- Title: Ad-Desouki

Personal life
- Died: 1 April 1815 CE (1230 AH)
- Era: Ottoman Era
- Main interest(s): Aqida and Fiqh
- Notable work: Hashiyat ad-Desouki 'ala ash-Sharh al-Kabir

Religious life
- Religion: Islam
- Jurisprudence: Sunni Maliki

= Muhammad 'Arafa al-Disuqi =

19th-century Islamic jurist

Muhammad ibn Ahmad ibn 'Arafa al-Disūqī (died April 1815 CE) (AH – 1230 AH ) known as ad-Desouki or ad-Dusuqi was a jurist in the Maliki school from Desouk in Egypt.

==Biography==
Ad-Desouki was born in Desouk in Northern Egypt. He moved from Desouk to Cairo where he attended lessons at al-Azhar University under a number of its scholars most notably Ad-Dardir, whose expounding of the Mukhtasar of Khalil is one of the most important late works in the Maliki school.
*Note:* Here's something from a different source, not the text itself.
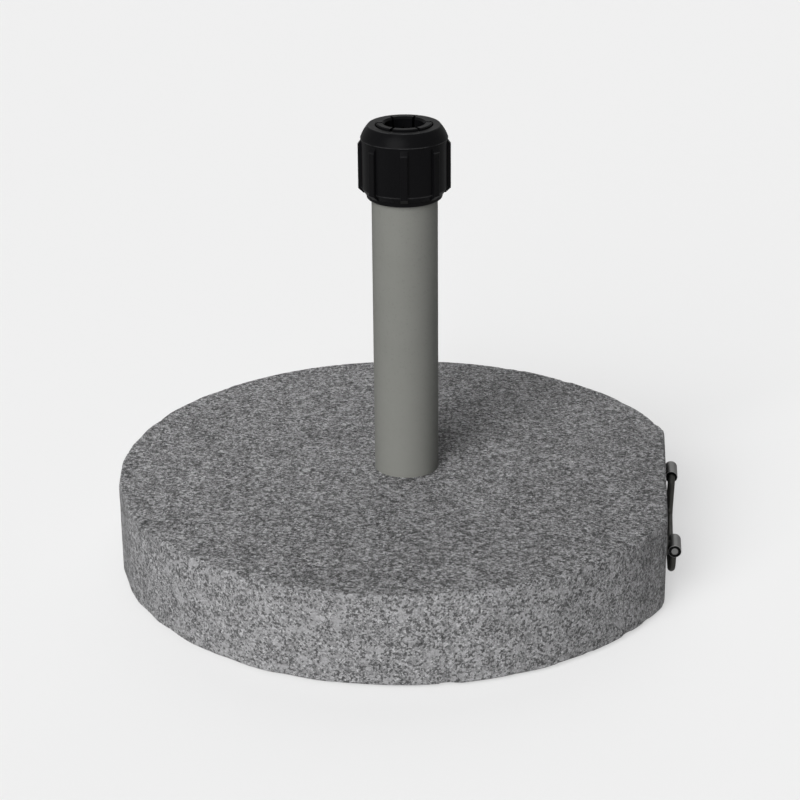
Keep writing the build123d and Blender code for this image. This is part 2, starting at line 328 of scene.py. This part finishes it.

His most important contribution to Maliki fiqh is his Hashiya (marginal notes on Dardir's expounding of Khalil's Mukhtasar), which is one of the most commonly referenced works for the fatwa positions of the Maliki school. Ad-Desouki was well known and favoured for his ability to simplify complex matters in his teaching style at al-Azhar as well as in his writings. Hasan al-Attar was one of his most famous students who would later become the Grand Imam of al-Azhar. He died in Cairo in 1815 CE.